The relevant question for the courts is Congressional intent -- whether Congress sought to impose a uniform policy across the nation that precludes both more stringent and less stringent state policies -- not whether Congressional intent was wise. As a legal matter, I think Candelaria is a close call -- it has both an express preemption clause and a savings clause -- but I think the preemption arguments are reasonably strong. The case also implicates broader federalism questions, such as the extent to which the federal power over immigration is exclusive and the extent to which state police powers may be exercised in the immigration context, as suggested by the Supreme Court's decision in De Canas v. Bica. The brief itself may not be the SG office's finest work -- I suspect Stewart is correct it was the subject of political wrangling within the Administration -- but I think they probably came out at the right place.
Finally, Baker accuses the Solicitor General's office of ignoring the normal rules that would counsel against the Supreme Court taking the case, because this case is "important. This is about immigrants, and racism, and Arizona, for Pete's sake! There's no time for niceties like a factual record or a conflict among the circuits."

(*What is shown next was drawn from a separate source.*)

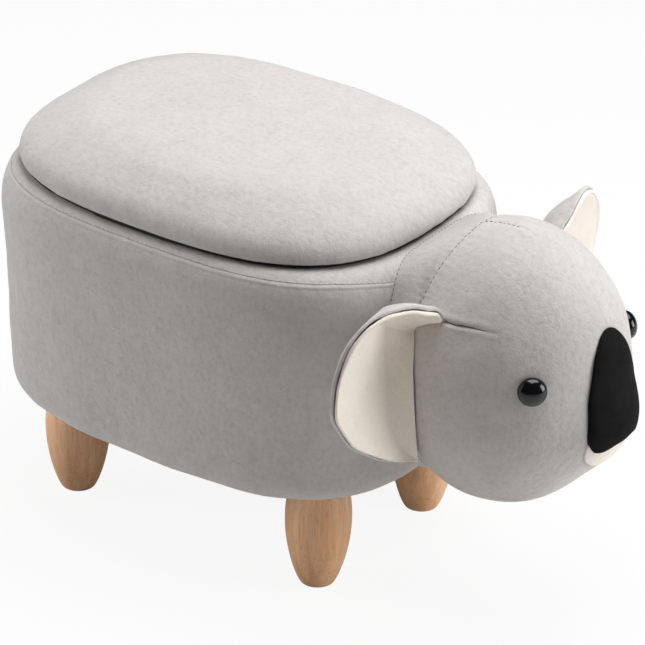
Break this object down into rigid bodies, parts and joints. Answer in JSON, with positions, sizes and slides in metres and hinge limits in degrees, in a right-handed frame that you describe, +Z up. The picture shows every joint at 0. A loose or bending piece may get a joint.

It's strange. In the same post, Stewart argues that Kagan bears responsibility for the brief because the brief likely has been in the works for months. Then he suggests that the brief was written partially in response to Arizona's controversial immigration law, which was passed little more than a month before the brief was filed -- and only a couple of weeks before Kagan recused herself. I guess consistency doesn't matter much to Baker if it stands in the way of his attacks.
Furthermore, according to Adler the Solicitor General's office was not stretching the rules regarding when the Supreme Court should hear appeals. Adler writes: “I believe it's somewhat common for the SG's office to support a cert grant in preemption cases (at least in preemption-friendly administrations).”